データベースの成長を容易に管理できるかどうかは重要な判断基準です。大量のデータを扱う予定の場合、ホリゾンタルにスケールできるNewSQLデータベースが適しています。

一貫性と可用性

データの一貫性とデータベースの可用性も評価基準に含まれます。これは、運用中にどの程度データの一貫性を保つか、またデータベースが常に利用可能であることの重要性によります。

上述した選択基準は、すべてのNewSQLデータベースの特性を網羅しているわけではありません。各データベースは、データモデルだけでなく、一貫性、可用性、スケーラビリティなど、さまざまな特性において異なります。

ユースケース、要件、技術的制約などを考慮して具体的なデータベースを選択することが重要です。

NewSQLの実際の使用例

ここでは、具体的な業界や企業でNewSQLがどのように使用されているかについて紹介します。

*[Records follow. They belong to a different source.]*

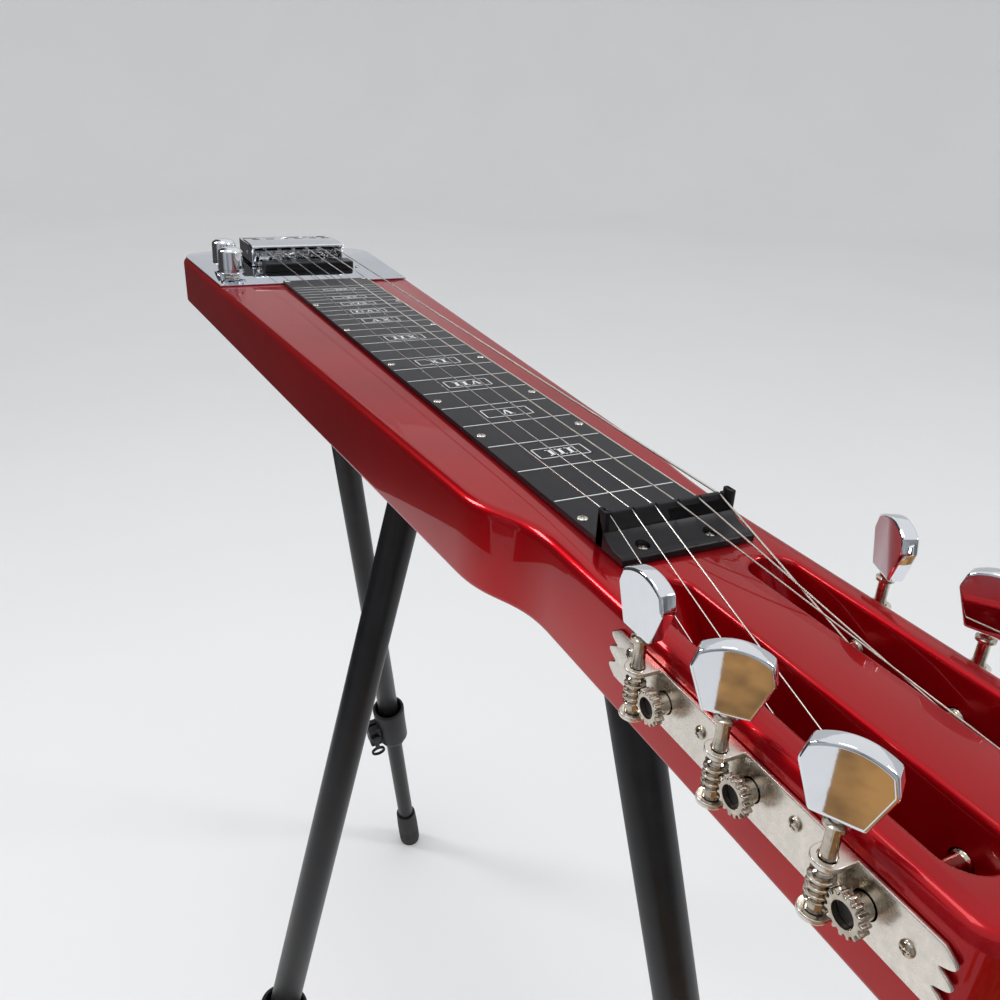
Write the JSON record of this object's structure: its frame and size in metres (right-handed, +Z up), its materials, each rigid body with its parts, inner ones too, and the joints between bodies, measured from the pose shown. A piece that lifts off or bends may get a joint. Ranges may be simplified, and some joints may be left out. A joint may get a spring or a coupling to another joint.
{
  "type": "lap steel guitar",
  "caption": "Lap steel guitar: a tapered solid body with fretboard panel, slotted head with worm-gear tuners, bridge, pickup and knobs, standing on telescoping legs with clamp collars.",
  "frame": {"origin": "centre of the bounding box's bottom face, on the floor that the feet stand on", "axes": "+X from the tail to the head, +Y across the body towards the player's far side (the outer legs lean that way), +Z up from the floor to the playing face"},
  "size_m": [0.792, 0.314, 0.7807],
  "materials": {
    "lacquer_body": "gloss",
    "fretboard_panel": "matte",
    "moulded_black": "satin",
    "chrome_plate": "polished",
    "chrome_trim": "polished",
    "button_chrome": "polished",
    "nickel_plate": "satin",
    "pickup_case": "gloss",
    "string_wire": "drawn",
    "socket_metal": "satin",
    "leg_tube": "satin",
    "foot_rubber": "matte"
  },
  "bodies": {
    "guitar": {"body": "lacquer_body", "fretboard": "fretboard_panel", "nut": "moulded_black", "control_plate": "chrome_plate", "bridge_base": "chrome_trim", "bridge_cover": "chrome_trim", "saddle_1": "chrome_trim", "saddle_2": "chrome_trim", "saddle_3": "chrome_trim", "saddle_4": "chrome_trim", "saddle_5": "chrome_trim", "saddle_6": "chrome_trim", "pickup": "pickup_case", "volume_pot": "nickel_plate", "tone_pot": "nickel_plate", "output_jack": "chrome_trim", "tuner_plate_near": "nickel_plate", "tuner_plate_far": "nickel_plate", "string_1": "string_wire", "string_2": "string_wire", "string_3": "string_wire", "string_4": "string_wire", "string_5": "string_wire", "string_6": "string_wire", "leg_socket_tail": "socket_metal", "leg_upper_tail": "leg_tube", "leg_collar_tail": "moulded_black", "leg_socket_middle": "socket_metal", "leg_upper_middle": "leg_tube", "leg_collar_middle": "moulded_black", "leg_socket_head": "socket_metal", "leg_upper_head": "leg_tube", "leg_collar_head": "moulded_black"},
    "volume_knob": {"volume_knob": "chrome_trim"},
    "tone_knob": {"tone_knob": "chrome_trim"},
    "tuner_button_1": {"tuner_button_1": "button_chrome"},
    "string_post_1": {"string_post_1": "nickel_plate"},
    "tuner_button_2": {"tuner_button_2": "button_chrome"},
    "string_post_2": {"string_post_2": "nickel_plate"},
    "tuner_button_3": {"tuner_button_3": "button_chrome"},
    "string_post_3": {"string_post_3": "nickel_plate"},
    "tuner_button_4": {"tuner_button_4": "button_chrome"},
    "string_post_4": {"string_post_4": "nickel_plate"},
    "tuner_button_5": {"tuner_button_5": "button_chrome"},
    "string_post_5": {"string_post_5": "nickel_plate"},
    "tuner_button_6": {"tuner_button_6": "button_chrome"},
    "string_post_6": {"string_post_6": "nickel_plate"},
    "lower_leg_tail": {"leg_lower_tail": "leg_tube", "leg_foot_tail": "foot_rubber"},
    "clamp_lever_tail": {"leg_lever_tail": "moulded_black"},
    "lower_leg_middle": {"leg_lower_middle": "leg_tube", "leg_foot_middle": "foot_rubber"},
    "clamp_lever_middle": {"leg_lever_middle": "moulded_black"},
    "lower_leg_head": {"leg_lower_head": "leg_tube", "leg_foot_head": "foot_rubber"},
    "clamp_lever_head": {"leg_lever_head": "moulded_black"}
  },
  "joints": [
    {"name": "volume_knob_turn", "type": "hinge", "parent": "guitar", "child": "volume_knob", "pos_m": [-0.269, -0.03639, 0.7545], "axis": [0, 0, 1], "range_deg": [-150, 150]},
    {"name": "tone_knob_turn", "type": "hinge", "parent": "guitar", "child": "tone_knob", "pos_m": [-0.311, -0.03469, 0.7545], "axis": [0, 0, 1], "range_deg": [-150, 150]},
    {"name": "tuner_button_1_turn", "type": "hinge", "parent": "guitar", "child": "tuner_button_1", "pos_m": [0.2839, -0.01739, 0.7379], "axis": [0, 0, 1], "continuous": true},
    {"name": "string_post_1_turn", "type": "hinge", "parent": "guitar", "child": "string_post_1", "pos_m": [0.292, -0.01739, 0.7379], "axis": [0, 1, 0], "continuous": true},
    {"name": "tuner_button_2_turn", "type": "hinge", "parent": "guitar", "child": "tuner_button_2", "pos_m": [0.3214, -0.01739, 0.7379], "axis": [0, 0, 1], "continuous": true},
    {"name": "string_post_2_turn", "type": "hinge", "parent": "guitar", "child": "string_post_2", "pos_m": [0.3295, -0.01739, 0.7379], "axis": [0, 1, 0], "continuous": true},
    {"name": "tuner_button_3_turn", "type": "hinge", "parent": "guitar", "child": "tuner_button_3", "pos_m": [0.3589, -0.01739, 0.7379], "axis": [0, 0, 1], "continuous": true},
    {"name": "string_post_3_turn", "type": "hinge", "parent": "guitar", "child": "string_post_3", "pos_m": [0.367, -0.01739, 0.7379], "axis": [0, 1, 0], "continuous": true},
    {"name": "tuner_button_4_turn", "type": "hinge", "parent": "guitar", "child": "tuner_button_4", "pos_m": [0.3589, 0.07761, 0.7379], "axis": [0, 0, 1], "continuous": true},
    {"name": "string_post_4_turn", "type": "hinge", "parent": "guitar", "child": "string_post_4", "pos_m": [0.367, 0.07761, 0.7379], "axis": [0, 1, 0], "continuous": true},
    {"name": "tuner_button_5_turn", "type": "hinge", "parent": "guitar", "child": "tuner_button_5", "pos_m": [0.3214, 0.07761, 0.7379], "axis": [0, 0, 1], "continuous": true},
    {"name": "string_post_5_turn", "type": "hinge", "parent": "guitar", "child": "string_post_5", "pos_m": [0.3295, 0.07761, 0.7379], "axis": [0, 1, 0], "continuous": true},
    {"name": "tuner_button_6_turn", "type": "hinge", "parent": "guitar", "child": "tuner_button_6", "pos_m": [0.2839, 0.07761, 0.7379], "axis": [0, 0, 1], "continuous": true},
    {"name": "string_post_6_turn", "type": "hinge", "parent": "guitar", "child": "string_post_6", "pos_m": [0.292, 0.07761, 0.7379], "axis": [0, 1, 0], "continuous": true},
    {"name": "leg_tail_length", "type": "slide", "parent": "guitar", "child": "lower_leg_tail", "axis": [-0.172, 0.1604, -0.972], "range_m": [-0.145, 0.18]},
    {"name": "clamp_tail_turn", "type": "hinge", "parent": "guitar", "child": "clamp_lever_tail", "pos_m": [-0.32063, 0.0864, 0.22383], "axis": [-0.985, -0.014, 0.172], "range_deg": [0, 110]},
    {"name": "leg_middle_length", "type": "slide", "parent": "guitar", "child": "lower_leg_middle", "axis": [0, -0.2351, -0.972], "range_m": [-0.145, 0.18]},
    {"name": "clamp_middle_turn", "type": "hinge", "parent": "guitar", "child": "clamp_lever_middle", "pos_m": [-0.007, -0.07003, 0.22222], "axis": [1, 0, 0], "range_deg": [0, 110]},
    {"name": "leg_head_length", "type": "slide", "parent": "guitar", "child": "lower_leg_head", "axis": [0.172, 0.1604, -0.972], "range_m": [-0.145, 0.18]},
    {"name": "clamp_head_turn", "type": "hinge", "parent": "guitar", "child": "clamp_lever_head", "pos_m": [0.29413, 0.0864, 0.22383], "axis": [-0.985, 0.014, -0.172], "range_deg": [0, 110]}
  ],
  "couplings": [
    {"joint": "string_post_1_turn", "follows": "tuner_button_1_turn", "ratio": -0.066667},
    {"joint": "string_post_2_turn", "follows": "tuner_button_2_turn", "ratio": -0.066667},
    {"joint": "string_post_3_turn", "follows": "tuner_button_3_turn", "ratio": -0.066667},
    {"joint": "string_post_4_turn", "follows": "tuner_button_4_turn", "ratio": -0.066667},
    {"joint": "string_post_5_turn", "follows": "tuner_button_5_turn", "ratio": -0.066667},
    {"joint": "string_post_6_turn", "follows": "tuner_button_6_turn", "ratio": -0.066667}
  ]
}
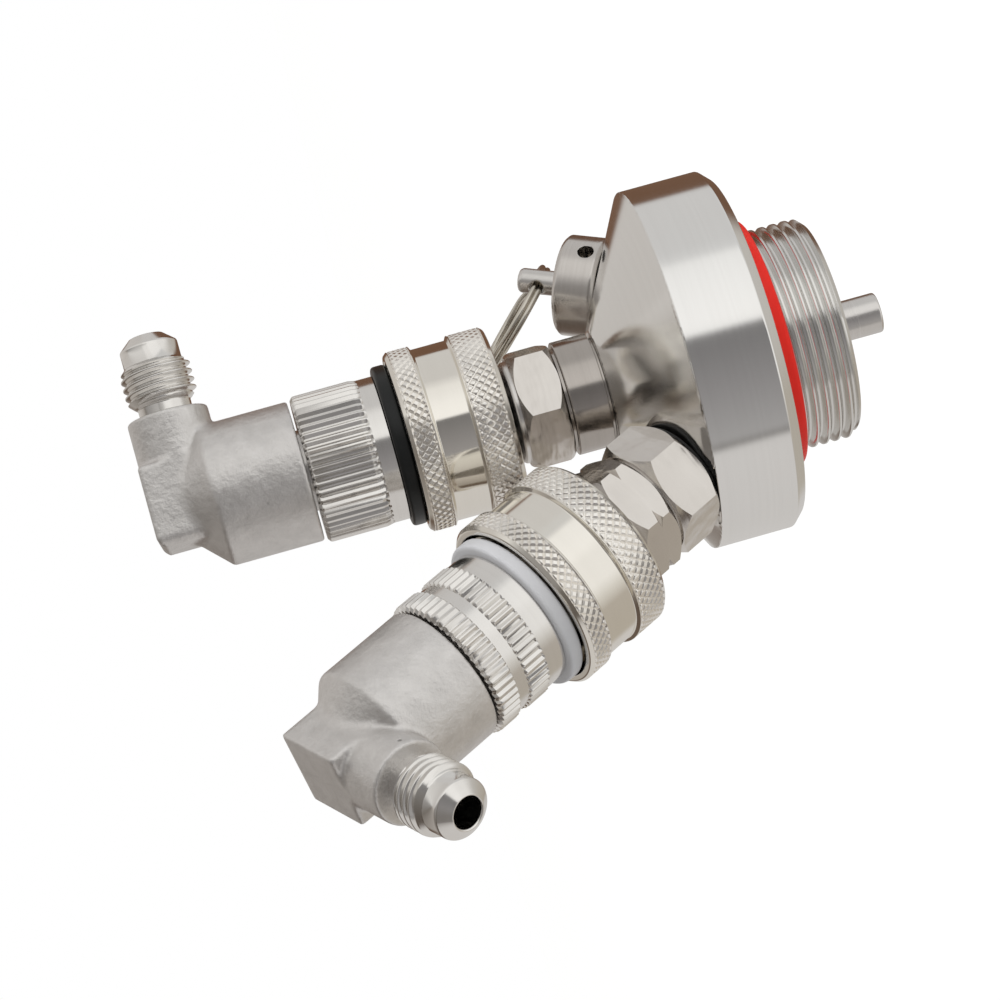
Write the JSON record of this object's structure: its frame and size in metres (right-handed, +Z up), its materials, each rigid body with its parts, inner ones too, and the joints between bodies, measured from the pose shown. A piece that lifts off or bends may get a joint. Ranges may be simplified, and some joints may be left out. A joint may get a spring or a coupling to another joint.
{
  "type": "keg coupler",
  "caption": "Keg coupler: threaded cone cap with liquid and gas ball-lock posts, quick disconnects with swivel flare elbows, and a pull-ring relief valve.",
  "frame": {"origin": "on the cap's axis where the neck thread reaches its full diameter, 0.9 mm above the neck's chamfered end", "axes": "+Z up the cap axis, from the neck thread to the liquid post; +X towards the gas port; the relief valve leans towards -X"},
  "size_m": [0.1156, 0.0572, 0.1171],
  "materials": {
    "polished_steel": "fine-turned and polished",
    "turned_steel": "turned and polished",
    "satin_steel": "satin",
    "cast_steel": "bead-blasted casting",
    "nickel_collar": "bright plated, knurled",
    "ball_steel": "polished",
    "spring_steel": "drawn wire",
    "ring_steel": "plated wire",
    "red_silicone": "smooth",
    "black_rubber": "smooth",
    "black_plastic": "moulded",
    "grey_plastic": "moulded"
  },
  "bodies": {
    "cap": {"cap_body": "polished_steel", "neck_seal": "red_silicone", "dip_tube_stub": "turned_steel", "liquid_adapter": "turned_steel", "liquid_post": "turned_steel", "liquid_post_oring": "black_rubber", "liquid_poppet_spring": "spring_steel", "gas_port_seal": "black_rubber", "gas_adapter": "turned_steel", "gas_post": "turned_steel", "gas_post_oring": "black_rubber", "gas_poppet_spring": "spring_steel", "relief_housing": "satin_steel", "relief_spring": "spring_steel"},
    "liquid_poppet": {"liquid_poppet": "turned_steel"},
    "liquid_disconnect": {"liquid_socket": "turned_steel", "liquid_lock_balls": "ball_steel", "liquid_colour_ring": "black_plastic", "liquid_cap_nut": "satin_steel", "liquid_collar_spring": "spring_steel", "liquid_valve_spring": "spring_steel"},
    "liquid_collar": {"liquid_collar": "nickel_collar"},
    "liquid_valve_pin": {"liquid_valve_pin": "turned_steel"},
    "liquid_elbow": {"liquid_elbow": "cast_steel", "liquid_elbow_oring": "black_rubber", "liquid_elbow_clip": "spring_steel"},
    "gas_poppet": {"gas_poppet": "turned_steel"},
    "gas_disconnect": {"gas_socket": "turned_steel", "gas_lock_balls": "ball_steel", "gas_colour_ring": "grey_plastic", "gas_cap_nut": "satin_steel", "gas_collar_spring": "spring_steel", "gas_valve_spring": "spring_steel"},
    "gas_collar": {"gas_collar": "nickel_collar"},
    "gas_valve_pin": {"gas_valve_pin": "turned_steel"},
    "gas_elbow": {"gas_elbow": "cast_steel", "gas_elbow_oring": "black_rubber", "gas_elbow_clip": "spring_steel"},
    "relief_stem": {"relief_stem": "turned_steel", "relief_seal": "black_rubber"},
    "pull_ring": {"pull_ring": "ring_steel"}
  },
  "joints": [
    {"name": "liquid_disconnect_swivel", "type": "hinge", "parent": "cap", "child": "liquid_disconnect", "pos_m": [0, 0, 0.0493], "axis": [0, 0, 1], "continuous": true},
    {"name": "liquid_elbow_swivel", "type": "hinge", "parent": "liquid_disconnect", "child": "liquid_elbow", "pos_m": [0, 0, 0.08321], "axis": [0, 0, 1], "continuous": true},
    {"name": "liquid_collar_pull", "type": "slide", "parent": "liquid_disconnect", "child": "liquid_collar", "axis": [0, 0, 1], "range_m": [0, 0.0038], "stiffness_N_per_m": 1500, "springref_m": -0.004, "deforming": ["liquid_collar_spring"]},
    {"name": "liquid_poppet_travel", "type": "slide", "parent": "cap", "child": "liquid_poppet", "axis": [0, 0, 1], "range_m": [-0.0008, 0.0008], "stiffness_N_per_m": 400, "deforming": ["liquid_poppet_spring"]},
    {"name": "liquid_valve_pin_travel", "type": "slide", "parent": "liquid_disconnect", "child": "liquid_valve_pin", "axis": [0, 0, 1], "range_m": [-0.0008, 0.0008], "stiffness_N_per_m": 400, "deforming": ["liquid_valve_spring"]},
    {"name": "gas_disconnect_swivel", "type": "hinge", "parent": "cap", "child": "gas_disconnect", "pos_m": [0.02888, 0, 0.04301], "axis": [0.503, 0, 0.8643], "continuous": true},
    {"name": "gas_elbow_swivel", "type": "hinge", "parent": "gas_disconnect", "child": "gas_elbow", "pos_m": [0.04593, 0, 0.07232], "axis": [0.503, 0, 0.8643], "continuous": true},
    {"name": "gas_collar_pull", "type": "slide", "parent": "gas_disconnect", "child": "gas_collar", "axis": [0.503, 0, 0.8643], "range_m": [0, 0.0038], "stiffness_N_per_m": 1500, "springref_m": -0.004, "deforming": ["gas_collar_spring"]},
    {"name": "gas_poppet_travel", "type": "slide", "parent": "cap", "child": "gas_poppet", "axis": [0.503, 0, 0.8643], "range_m": [-0.0008, 0.0008], "stiffness_N_per_m": 400, "deforming": ["gas_poppet_spring"]},
    {"name": "gas_valve_pin_travel", "type": "slide", "parent": "gas_disconnect", "child": "gas_valve_pin", "axis": [0.503, 0, 0.8643], "range_m": [-0.0008, 0.0008], "stiffness_N_per_m": 400, "deforming": ["gas_valve_spring"]},
    {"name": "relief_pull", "type": "slide", "parent": "cap", "child": "relief_stem", "axis": [-0.503, 0, 0.8643], "range_m": [0, 0.0018], "stiffness_N_per_m": 900, "springref_m": -0.003, "deforming": ["relief_spring"]},
    {"name": "pull_ring_swing", "type": "hinge", "parent": "relief_stem", "child": "pull_ring", "pos_m": [-0.02634, 0, 0.03865], "axis": [-0.8511, -0.1736, -0.4954], "range_deg": [-60, 180]}
  ],
  "couplings": [
    {"joint": "liquid_valve_pin_travel", "follows": "liquid_poppet_travel", "ratio": 1},
    {"joint": "gas_valve_pin_travel", "follows": "gas_poppet_travel", "ratio": 1}
  ]
}
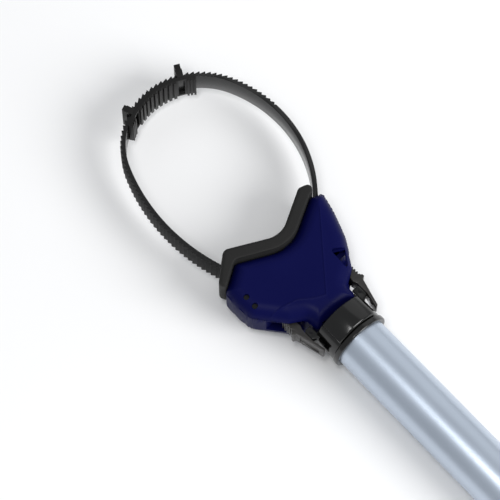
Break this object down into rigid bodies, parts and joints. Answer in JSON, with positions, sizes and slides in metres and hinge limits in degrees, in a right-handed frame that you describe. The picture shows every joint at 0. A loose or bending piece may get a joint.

  • 高速トランザクション処理:NewSQLデータベースはよく、高速なトランザクション処理が必要な金融業界で使用されます。たとえば、取引の記録や資産管理など、リアルタイムでの大量のデータ読み書きと、厳密な一貫性が求められる場面で活用されます。
  • ビッグデータ分析:NewSQLデータベースは、ビッグデータの分析にも活用されます。一般的に、従来のRDBMSでは処理速度やスケーラビリティの制約から、大量のデータの分析には向いていませんでした。しかし、NewSQLデータベースは高速なデータ読み書きと、水平スケーラビリティを実現していますので、大量のデータを扱うビッグデータ分析に適しています。
  • リアルタイムの在庫管理:Eコマースの企業では、リアルタイムで在庫を管理するために、NewSQLデータベースが使われることがあります。顧客がアイテムを購入するたびに在庫を即時に更新し、データの一貫性を保つことが重要です。NewSQLデータベースはこれらの要件を満たすことができます。

上記の例からわかるように、NewSQLデータベースはその特性に応じて、さまざまなシチュエーションで活用されています。それぞれのビジネスの要件に最適なNewSQLデータベースを選択することで、データの活用度を最大化することが可能です。

あとがき

今回の記事では、「NewSQLとは?」をテーマに、NewSQLの定義からその仕組み、RDBMSとNoSQLとの違いやその適用、そして実際の使用例について、初心者向けにわかりやすく解説しました。

世間では、表形式でデータを管理する「関係モデル」や、厳格なスキーマを必要としない「NoSQL」の認知度が高く、実際に広く利用されています。しかし、データの規模や扱う問題の性質により、データベースの選択は変わるため、トランザクションの一貫性とスケーラビリティを兼ね備えたNewSQLの需要も高まっています。

データを効率的に管理し、ビジネスに有効に活用したいと考えている企業や、データベース・データ分析の分野に興味を持ち学習に取り組んでいる方は、今回の記事を一つの知識として蓄え、有益に活用いただければと思います。